8. The Subordinate Judge will try the issues already indicated as between the appellants and the 1st respondent, and submit his findings thereon, and a revised finding on the second issue, within one month from date of the reopening of the Subordinate Court after recess, and seven days after the posting of the finding in this Court will be allowed for filing objections.

9. Both parties are at liberty to adduce fresh evidence.

[Upon receipt of the finding of the Subordinate Judge and after hearing the objections of the parties, the court delivered the following]

Judgment

10. Though no amount had been realised by the executors at the date of the suit, it is found that a sum of Rs. 38,628-5-11 has been since realised, whereas the liabilities amount to only Rs. 14,560, thus leaving more than sufficient to pay the amount claimed. Though the suit was premature, we consider it desirable, in order to avoid further litigation, to pass a decree for the amount now found to be due to plaintiffs as the executor's Vakil does not object to this being done provided their costs are directed to be paid by the plaintiff. To the finding as to the rate of interest on the debt of Rs. 3.600 no objection has been taken : we therefore accept it.
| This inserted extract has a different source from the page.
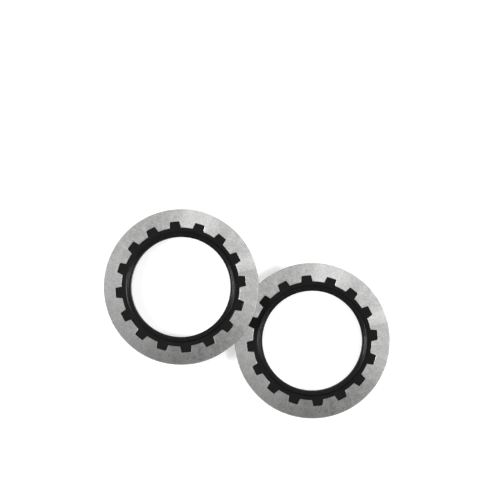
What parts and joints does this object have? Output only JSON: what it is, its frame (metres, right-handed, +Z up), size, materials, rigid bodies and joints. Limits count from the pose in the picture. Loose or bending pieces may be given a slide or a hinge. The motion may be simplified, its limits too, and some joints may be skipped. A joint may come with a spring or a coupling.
{
  "type": "pair of bonded seal washers",
  "caption": "Flat sealing washers, one leaning on the other: a toothed steel ring with a moulded rubber seal in its bore, which stops leaks past a bolt.",
  "frame": {"origin": "on the surface that the washers lie on, below the middle of the pair's box", "axes": "+X along the line through both centres, from the leaning washer to the flat one, +Z up"},
  "size_m": [0.0736, 0.0386, 0.0046],
  "materials": {
    "blanked_steel": "satin, tumbled after blanking",
    "nitrile_rubber": "moulded, black, with a soft gloss on the beads"
  },
  "bodies": {
    "root": {"lower_steel_ring": "blanked_steel", "lower_rubber_seal": "nitrile_rubber", "upper_steel_ring": "blanked_steel", "upper_rubber_seal": "nitrile_rubber"}
  },
  "joints": []
}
11. We modify the lower court's decree accordingly by reducing the rate of interest on the debt of Rs. 3000 from 9 to 3 per cent, and by directing plaintiff to pay defendant's costs throughout and to pay her own costs on the amount of the legacy. We further direct that the amount of the legacy and interest thereon be not paid to plaintiff, unless she executes a bond undertaking to indemnify the executors for any loss, which may arise, in consequence of the payment of the legacy being declared void in the suit of the 3rd defendant, which is now pending. In other respects, the lower court's decree is confirmed. Appellants will pay respondents' costs of the appeal on the Rs. 2000 debt.